Are you blocking yourself from playing bigger?
Have you ever considered what your “default emotion” is? I’d not heard the term before, nor had I even placed any thought on the matter, until I came across an interview with Nisha Moodley, a women’s leadership coach. She says we each have default emotions − some people get sad easily, or angry or confused; often this is a way of escaping the discomfort of what we are facing, whether it be a conflict, fear of change or moving forward.
We’re all up to big things these days. We have big ideas on what we want to create for our families, businesses and lives. While I believe anything is possible, that large void of potential can be scary at times.
Those who know me understand I’m often doing crazy things, making wild manoeuvres away from my perfectly-fine comfort zone. I do wish I could sit still, but my mind − like yours − conjures big things, and I find myself making significant changes every few years in an attempt to pursue these ideas, hopes and dreams. Those of you who don’t know me personally have probably worked this out about me though, based on what I write and blog about.
I mention it, not to advocate making wild changes, nor to preach that change can be positive.
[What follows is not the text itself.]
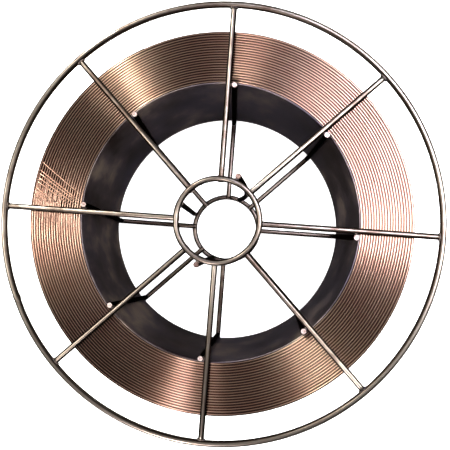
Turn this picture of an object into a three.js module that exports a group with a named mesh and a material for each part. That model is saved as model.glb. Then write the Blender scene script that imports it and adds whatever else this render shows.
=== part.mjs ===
// Wire basket spool for welding wire: two welded wire flanges held apart by barrel rods
// and hub rods, a sheet liner round the barrel rods, and the wound welding wire.
// Millimetres, +Z up. The spool lies flat: its axis is +Z, it rests on the rear hub ring
// at z = 0, and the front flange is on top. Every weld joins pieces that stand WELD_GAP apart.

import * as THREE from "three";

// ---- driving dimensions -------------------------------------------------------------
const FLANGE_DIA = 300;          // over the outside of the rim rings
const OVERALL_WIDTH = 102;       // over the outer faces of the two hub rings
const BORE_DIA = 52;             // inside the hub rings, for the spindle
const RIM_WIRE = 4.2;            // rim ring wire
const HUB_WIRE = 4;              // hub ring wire
const SPOKE_WIRE = 4;            // spoke wire
const BARREL_ROD_WIRE = 4;       // axial rods that carry the barrel
const HUB_ROD_WIRE = 4;          // axial rods between the hub rings
const SPOKE_COUNT = 8;           // per flange, one on +X
const LINER_INNER_DIA = 189;     // sheet liner round the barrel rods
const LINER_WALL = 0.8;
const WINDING_MARGIN = 18.8;      // the full winding stops this far inside the flange's edge
const WINDING_CHAMFER = 0.8;     // the outermost turns at the ends of the winding
const WELD_GAP = 0.3;            // between pieces that are welded or touch
const ROD_PROUD = 0.5;           // a barrel rod end stands this far past the spoke's outer face
const HUB_ROD_SETBACK = 0.5;     // a hub rod end stops this far short of the outer face
const HUB_ROD_ANGLE = 69;        // of the first hub rod, degrees from +X
const HUB_ROD_BOW = 6.5;         // sideways bow of the first hub rod, clockwise from above

// ---- facets ---------------------------------------------------------------------------
const WIRE_SIDES = 12;           // of spokes, rods and hub rings
const RIM_SIDES = 8;
const RIM_SEGMENTS = 96;
const HUB_SEGMENTS = 48;
const BARREL_SEGMENTS = 96;
const BOW_STEPS = 16;

// ---- places worked out from the dimensions ----------------------------------------------
const MID_Z = OVERALL_WIDTH / 2;
const rimRadius = (FLANGE_DIA - RIM_WIRE) / 2;                 // to the middle of the wire
const hubRadius = (BORE_DIA + HUB_WIRE) / 2;
const hubOffset = (OVERALL_WIDTH - HUB_WIRE) / 2;              // from the middle plane
const spokeOffset = hubOffset - HUB_WIRE / 2 - WELD_GAP - SPOKE_WIRE / 2;
const spokeInner = BORE_DIA / 2 + WELD_GAP;                    // radius of the inner end
const spokeOuter = FLANGE_DIA / 2 - RIM_WIRE - WELD_GAP;       // butts on the rim ring
const linerInner = LINER_INNER_DIA / 2;
const barrelRodRadius = linerInner - WELD_GAP - BARREL_ROD_WIRE / 2;
const barrelRodShift = (SPOKE_WIRE + BARREL_ROD_WIRE) / 2 + WELD_GAP;   // beside the spoke
const barrelHalf = spokeOffset - SPOKE_WIRE / 2 - WELD_GAP;    // half width between flanges
const hubRodOutside = hubRadius + (HUB_WIRE + HUB_ROD_WIRE) / 2 + WELD_GAP;

const group = new THREE.Group();
group.name = "wire_basket_spool";

// ---- materials ----------------------------------------------------------------------------
const drawnSteel = () => new THREE.MeshStandardMaterial({ color: 0xa39c92, roughness: 0.28, metalness: 1 });
const linerSteel = () => new THREE.MeshStandardMaterial({ color: 0x2c2a2d, roughness: 0.5, metalness: 0.7 });
const copperedWire = () => new THREE.MeshStandardMaterial({ color: 0xb4623a, roughness: 0.32, metalness: 1 });

const polar = (radius, degrees, z) => {
  const angle = THREE.MathUtils.degToRad(degrees);
  return new THREE.Vector3(radius * Math.cos(angle), radius * Math.sin(angle), z);
};

function addMesh(name, geometry, material) {
  const mesh = new THREE.Mesh(geometry, material);
  mesh.name = name;
  group.add(mesh);
  return mesh;
}

// A ring about the spool's axis, turned from a closed outline of (radius, height) points.
function turnedRing(outline, segments) {
  const closed = [...outline, outline[0]];
  const geometry = new THREE.LatheGeometry(closed, segments);
  geometry.rotateX(Math.PI / 2);
  return geometry;
}

// A ring of round wire. The flats of its section face up and down, so it rests on a flat
// that is as far from the wire's middle as the wire's own radius.
function wireRing(ringRadius, wire, sides, segments) {
  const corner = wire / 2 / Math.cos(Math.PI / sides);
  const outline = [];
  for (let i = 0; i < sides; i++) {
    const angle = Math.PI / 2 + (2 * Math.PI * (i + 0.5)) / sides;
    outline.push(new THREE.Vector2(ringRadius + corner * Math.cos(angle), corner * Math.sin(angle)));
  }
  return turnedRing(outline, segments);
}

// A straight piece of round wire from one point to another.
function straightWire(name, wire, from, to) {
  const run = to.clone().sub(from);
  const geometry = new THREE.CylinderGeometry(wire / 2, wire / 2, run.length(), WIRE_SIDES);
  const mesh = addMesh(name, geometry, drawnSteel());
  mesh.position.copy(from).addScaledVector(run, 0.5);
  mesh.quaternion.setFromUnitVectors(new THREE.Vector3(0, 1, 0), run.normalize());
}

// The middle line of a rod that bows sideways between its ends.
class BowedLine extends THREE.Curve {
  constructor(from, to, sideways) {
    super();
    Object.assign(this, { from, to, sideways });
  }

  getPoint(t, target = new THREE.Vector3()) {
    const share = Math.sin(Math.PI * t);
    return target.lerpVectors(this.from, this.to, t).addScaledVector(this.sideways, share);
  }
}

// A bent piece of round wire along a line.
function bentWire(name, wire, line) {
  const section = new THREE.Shape();
  for (let i = 0; i < WIRE_SIDES; i++) {
    const angle = (2 * Math.PI * i) / WIRE_SIDES;
    const corner = [(wire / 2) * Math.cos(angle), (wire / 2) * Math.sin(angle)];
    if (i === 0) section.moveTo(...corner);
    else section.lineTo(...corner);
  }
  section.closePath();
  const geometry = new THREE.ExtrudeGeometry(section, { steps: BOW_STEPS, extrudePath: line });
  addMesh(name, geometry, drawnSteel());
}

// ---- flanges: a rim ring and its spokes in one plane, the hub ring welded on outside them ----
const flanges = [
  { side: "front", sign: 1 },
  { side: "rear", sign: -1 },
];
for (const { side, sign } of flanges) {
  const spokeZ = MID_Z + sign * spokeOffset;
  const rimRing = wireRing(rimRadius, RIM_WIRE, RIM_SIDES, RIM_SEGMENTS);
  addMesh(`${side}_rim`, rimRing, drawnSteel()).position.z = spokeZ;
  const hubRing = wireRing(hubRadius, HUB_WIRE, WIRE_SIDES, HUB_SEGMENTS);
  addMesh(`${side}_hub_ring`, hubRing, drawnSteel()).position.z = MID_Z + sign * hubOffset;
  for (let i = 0; i < SPOKE_COUNT; i++) {
    const angle = (360 * i) / SPOKE_COUNT;
    const inner = polar(spokeInner, angle, spokeZ);
    const outer = polar(spokeOuter, angle, spokeZ);
    straightWire(`${side}_spoke_${i + 1}`, SPOKE_WIRE, inner, outer);
  }
}

// ---- barrel rods: each is welded to the clockwise side of a front spoke and butts on the inner
// face of the rear spoke behind it, so it leans a little ----
const rodTop = MID_Z + spokeOffset + SPOKE_WIRE / 2 + ROD_PROUD;
const rodTurn = THREE.MathUtils.radToDeg(Math.asin(barrelRodShift / barrelRodRadius));
const rodLean = Math.atan(barrelRodShift / (spokeOffset + barrelHalf));
const rodFoot = MID_Z - barrelHalf + (BARREL_ROD_WIRE / 2) * Math.sin(rodLean);
for (let i = 0; i < SPOKE_COUNT; i++) {
  const angle = (360 * i) / SPOKE_COUNT;
  const foot = polar(barrelRodRadius, angle, rodFoot);
  const besideSpoke = polar(barrelRodRadius, angle - rodTurn, MID_Z + spokeOffset);
  const run = besideSpoke.clone().sub(foot);
  const top = foot.clone().addScaledVector(run, (rodTop - rodFoot) / run.z);
  straightWire(`barrel_rod_${i + 1}`, BARREL_ROD_WIRE, foot, top);
}

// ---- hub rods: each end either lies outside its hub ring or butts on the ring's inner face ----
const outsideHeight = OVERALL_WIDTH / 2 - HUB_ROD_SETBACK;
const buttedHeight = hubOffset - HUB_WIRE / 2 - WELD_GAP;
const hubRods = [
  { front: "outside", rear: "butted", bow: HUB_ROD_BOW },
  { front: "butted", rear: "outside", bow: 0 },
  { front: "outside", rear: "butted", bow: 0 },
  { front: "butted", rear: "butted", bow: 0 },
];
function hubRodEnd(seat, angle, sign, bow) {
  if (seat === "outside") return polar(hubRodOutside, angle, MID_Z + sign * outsideHeight);
  const tilt = Math.atan((Math.PI * bow) / (2 * buttedHeight));   // of a bowed rod's end face
  const lift = (HUB_ROD_WIRE / 2) * Math.sin(tilt);
  return polar(hubRadius, angle, MID_Z + sign * (buttedHeight - lift));
}
hubRods.forEach(({ front, rear, bow }, i) => {
  const angle = HUB_ROD_ANGLE + (360 * i) / hubRods.length;
  const from = hubRodEnd(rear, angle, -1, bow);
  const to = hubRodEnd(front, angle, 1, bow);
  const name = `hub_rod_${i + 1}`;
  if (bow === 0) {
    straightWire(name, HUB_ROD_WIRE, from, to);
    return;
  }
  const clockwise = polar(bow, angle - 90, 0);
  bentWire(name, HUB_ROD_WIRE, new BowedLine(from, to, clockwise));
});

// ---- barrel liner and winding, both between the flanges ----
const linerOuter = linerInner + LINER_WALL;
const liner = turnedRing(
  [
    new THREE.Vector2(linerInner, -barrelHalf),
    new THREE.Vector2(linerOuter, -barrelHalf),
    new THREE.Vector2(linerOuter, barrelHalf),
    new THREE.Vector2(linerInner, barrelHalf),
  ],
  BARREL_SEGMENTS,
);
addMesh("barrel_liner", liner, linerSteel()).position.z = MID_Z;

const windingInner = linerOuter + WELD_GAP;
const windingOuter = FLANGE_DIA / 2 - WINDING_MARGIN;
const winding = turnedRing(
  [
    new THREE.Vector2(windingInner, -barrelHalf),
    new THREE.Vector2(windingOuter - WINDING_CHAMFER, -barrelHalf),
    new THREE.Vector2(windingOuter, -barrelHalf + WINDING_CHAMFER),
    new THREE.Vector2(windingOuter, barrelHalf - WINDING_CHAMFER),
    new THREE.Vector2(windingOuter - WINDING_CHAMFER, barrelHalf),
    new THREE.Vector2(windingInner, barrelHalf),
  ],
  BARREL_SEGMENTS,
);
addMesh("wire_winding", winding, copperedWire()).position.z = MID_Z;

export default group;
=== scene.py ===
# %% [markdown]
# # A wire basket spool full of copper-coated welding wire
#
# This lesson builds the looks of a welded wire spool. Two flanges of steel wire hold a
# sheet barrel between them, and the barrel carries about forty layers of fine welding wire.
# The sizes come from a CAD model that is loaded first, so each piece below is made in the
# place where the CAD model has it. Everything is in metres.

# %% load the measured model
import math
import bmesh
import bpy
from mathutils import Euler, Matrix, Vector, noise


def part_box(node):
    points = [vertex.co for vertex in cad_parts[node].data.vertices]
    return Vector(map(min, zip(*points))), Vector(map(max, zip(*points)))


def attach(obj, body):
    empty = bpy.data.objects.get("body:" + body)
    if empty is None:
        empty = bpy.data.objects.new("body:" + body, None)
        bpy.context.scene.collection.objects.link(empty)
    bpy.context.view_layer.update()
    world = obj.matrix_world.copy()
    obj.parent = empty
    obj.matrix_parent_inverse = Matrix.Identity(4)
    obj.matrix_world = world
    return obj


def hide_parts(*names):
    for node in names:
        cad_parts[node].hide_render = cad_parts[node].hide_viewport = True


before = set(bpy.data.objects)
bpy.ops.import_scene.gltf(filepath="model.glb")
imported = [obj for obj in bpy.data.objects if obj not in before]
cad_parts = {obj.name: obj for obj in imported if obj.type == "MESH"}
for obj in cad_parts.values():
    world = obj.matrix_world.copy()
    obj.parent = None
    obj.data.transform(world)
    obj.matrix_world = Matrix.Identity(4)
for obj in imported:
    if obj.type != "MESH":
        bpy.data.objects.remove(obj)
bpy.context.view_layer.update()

MM = 0.001

# %% [markdown]
# ## Sizes
#
# A spool has few sizes, and most of them are read from the CAD nodes' boxes: a box gives a
# wire's thickness, the height of its middle line, and how far from the axis it lies.
# Reading them keeps this file right if the CAD model changes.

# %% read the main sizes
def middle_height(node):
    """Height of a node's middle above the floor."""
    low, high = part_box(node)
    return (low.z + high.z) / 2


def thickness(node):
    """Height of a node's box, which is the diameter of a wire that lies flat."""
    low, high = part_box(node)
    return high.z - low.z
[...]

I bring it up, because I know first-hand that while change more often than not leads to something amazing, it can be tough. Whether it’s self-imposed or change that has been thrust upon you, it requires time, perseverance and sometimes, a lot of deep breaths to move through, until you get to that place where you realise you’ve made it, and you smile.
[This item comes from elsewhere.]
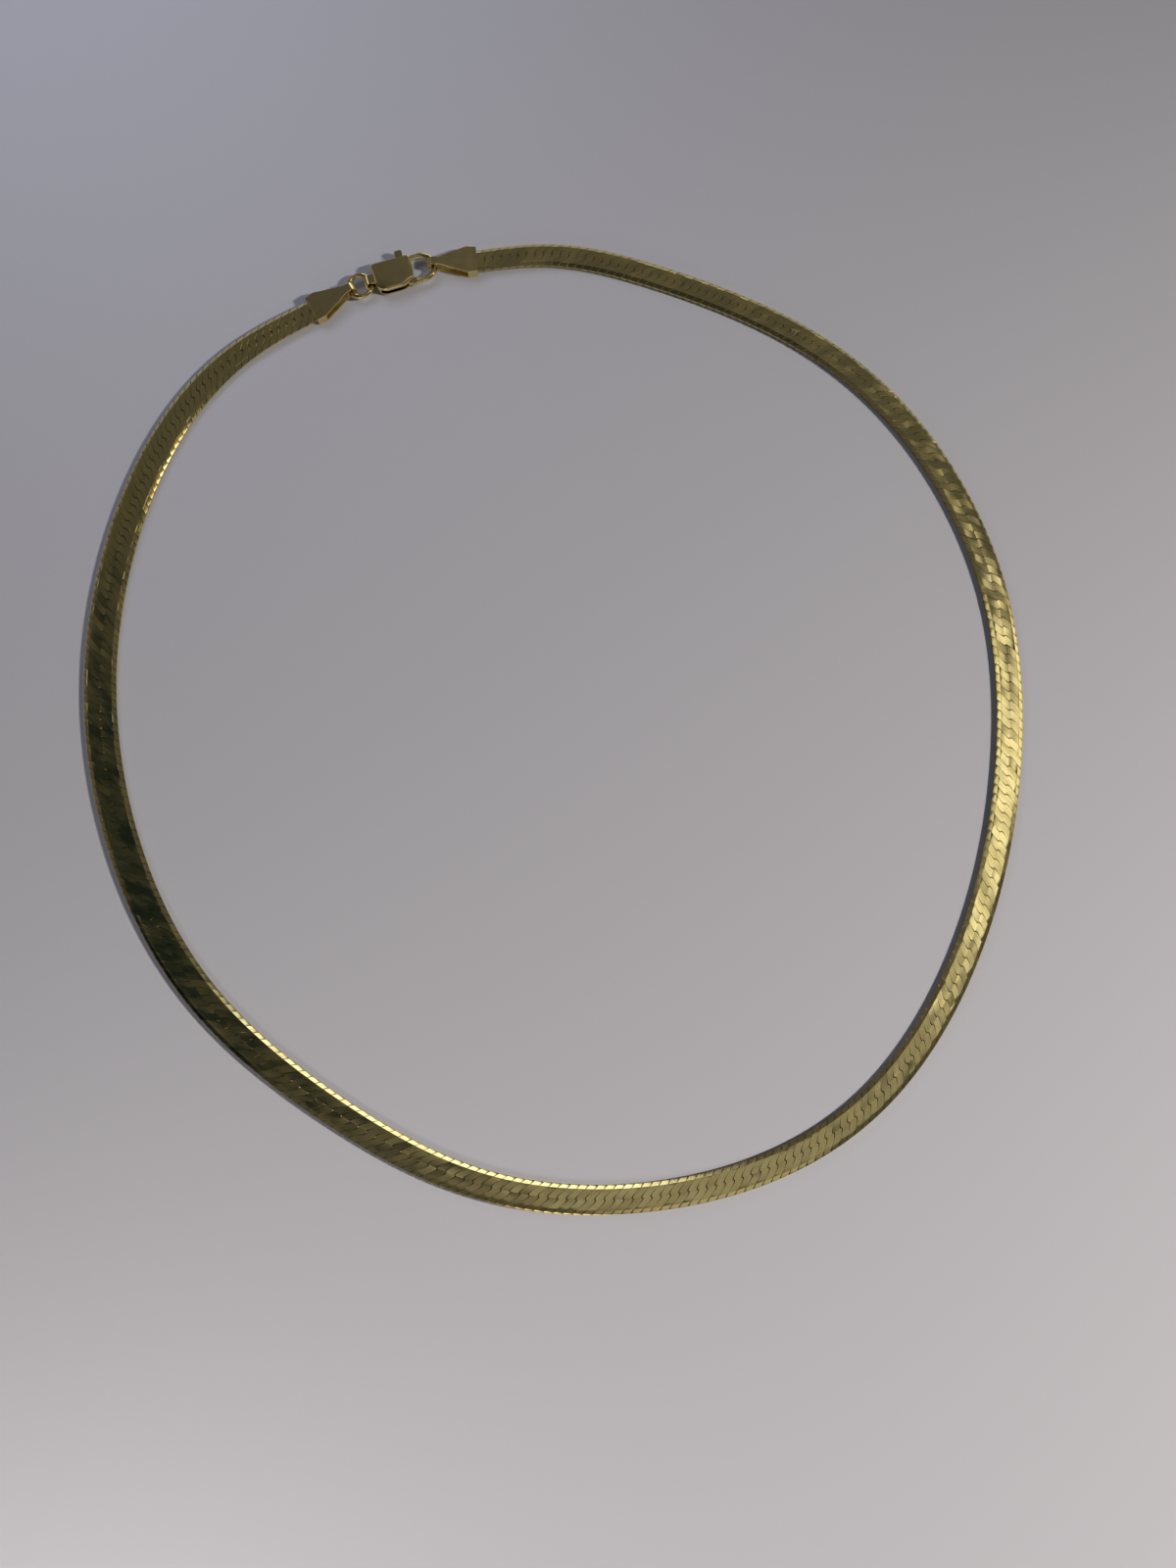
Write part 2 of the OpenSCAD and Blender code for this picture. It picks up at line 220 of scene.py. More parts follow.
def bandTable():
    # Place, direction, width and underside height along the band.
    # It is straight inside each collar, follows the loop between them, and turns over a short way
    s = np.linspace(bandStart, bandEnd, int((bandEnd - bandStart) / band["step"]) + 1)
    rightWay = unit(onLoop(loop["rightMouth"]) - onLoop(loop["nose"]))
    leftWay = unit(onLoop(loop["capLength"]) - onLoop(0))
    past = np.maximum(s - loop["length"], 0)[:, None]
    before = np.minimum(s - loop["rightMouth"], 0)[:, None]
    free = np.clip(s, loop["rightMouth"], loop["length"] - 1e-6)
    place = onLoop(free) + before * rightWay + past * leftWay
    ahead = unit(onLoop(free + band["aim"]) - onLoop(free - band["aim"]))
    turnIn = ease((s - loop["rightMouth"]) / band["turn"])[:, None]
    turnOut = ease((loop["length"] - s) / band["turn"])[:, None]
    ahead = unit(rightWay * (1 - turnIn) + ahead * turnIn)
    ahead = unit(leftWay * (1 - turnOut) + ahead * turnOut)
    fromEnd = np.minimum(s - loop["rightMouth"], loop["length"] - s)
    relaxed = ease((fromEnd - band["collar"]) / band["rise"])
    share = np.interp(np.mod(s, loop["length"]), loopTravel, loopShare)
    width = band["gripWidth"] + (band["width"] * share - band["gripWidth"]) * relaxed
    under = band["lift"] * (1 - relaxed)
    return s, np.column_stack([place, ahead, width, under])


tableS, tableRows = bandTable()


def alongBand(s):
    # x, y, direction x, direction y, width and underside height at each distance
    return np.stack([np.interp(s, tableS, column) for column in tableRows.T], axis=-1)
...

So, “default emotions”. They usually run rampant when we’re in a period of flux. Mine were at play recently when things were spinning around; change and choices flying at me swiftly. I could feel myself blocking it all with self-doubt and fear. I rationalised reasons for not trying things, rather than reasons why I should go for (or deal with) it. Interestingly, Nisha warns us to get familiar with such emotions and associated reactions. When you feel them creeping in, learn to recognise the emotions, and check to make sure they’re not emerging in response to something which needs to be managed or overcome (fear, doubt, guilt, anxiety etc.).
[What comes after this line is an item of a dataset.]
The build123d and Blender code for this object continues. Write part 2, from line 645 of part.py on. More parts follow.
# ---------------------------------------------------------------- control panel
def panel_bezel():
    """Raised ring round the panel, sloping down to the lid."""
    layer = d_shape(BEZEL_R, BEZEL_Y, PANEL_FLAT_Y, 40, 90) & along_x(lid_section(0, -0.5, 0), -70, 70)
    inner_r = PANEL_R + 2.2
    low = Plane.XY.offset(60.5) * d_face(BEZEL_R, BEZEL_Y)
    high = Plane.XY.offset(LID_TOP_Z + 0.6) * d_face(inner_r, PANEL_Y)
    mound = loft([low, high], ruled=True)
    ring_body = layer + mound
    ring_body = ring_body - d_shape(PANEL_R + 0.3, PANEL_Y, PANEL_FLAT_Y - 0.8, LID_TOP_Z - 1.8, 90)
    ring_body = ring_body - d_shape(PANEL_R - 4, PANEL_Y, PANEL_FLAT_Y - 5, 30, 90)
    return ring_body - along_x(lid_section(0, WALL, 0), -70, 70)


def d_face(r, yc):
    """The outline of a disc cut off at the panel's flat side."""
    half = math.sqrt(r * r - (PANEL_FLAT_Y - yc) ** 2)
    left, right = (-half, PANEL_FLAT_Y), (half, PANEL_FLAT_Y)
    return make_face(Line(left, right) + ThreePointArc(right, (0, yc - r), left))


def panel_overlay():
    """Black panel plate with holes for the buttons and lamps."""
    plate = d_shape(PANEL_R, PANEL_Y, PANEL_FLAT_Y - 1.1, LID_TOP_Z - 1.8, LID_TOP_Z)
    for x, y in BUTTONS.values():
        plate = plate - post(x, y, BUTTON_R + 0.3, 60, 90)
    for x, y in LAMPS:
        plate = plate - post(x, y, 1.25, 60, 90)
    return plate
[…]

By being able to recognise these signs, Nisha explains, we can learn to not let blocks stop us from “playing bigger”. Sometimes your default emotion(s) will prevent you from taking the next − possibly daunting, but potentially game-changing − step forward in life, love or career.
How to get through your own road-blocks? Nisha suggests we need to reconnect with what she calls “your North Star”, a combination of “WHY for you and WHY for the world.” That is, “Your ‘why for the world’ is what really inspires you and calls you into action (e.g. better education for all children, animal rights), and the ‘why for you’ is what personally inspires and calls you into action (e.g. do you long to write, create, nurture…?).”
The best bit about Nisha’s advice is she reminds us to stop trying to work it all out alone. Instead, touch base with friends and mentors who can quite often and easily help you move through confusion or worry, and remind you of what your strengths are, and what life adjustments are likely to complement you as an individual. “Develop your sisterhood, seek advice, share openly (the good and the bad), ask for assistance; help each other,” Nisha says.
What better moment than Christmastime to round up the girls for a brainstorm and heart-to-heart!
Soon it will be a new year, a time generally associated with change and goal setting. The notion of big change might not be where you’re at, or maybe you’re like me and you’ve just reached a particular milestone and presently looking around mystified and thinking, “OMG, what now?!”
An option I’ve embraced is to go back to basics. Slow down, breathe, take baby steps, and reconnect with people (in person, not online). Avoid overwhelm by focussing on just one important thing you need to do each day which will move you closer to “your North Star”. Stop to assess those “default emotions” too, and consider the outcome surrounding your potential next steps. That is, if you were to remove fear, doubt and confusion from the equation, what decision(s) would you really make? Upon reflection, you’ll likely realise, as I have, that you are the one who has kept you playing small. It’s safe in that space, sure, but it’s the only thing stopping you from achieving your “more”.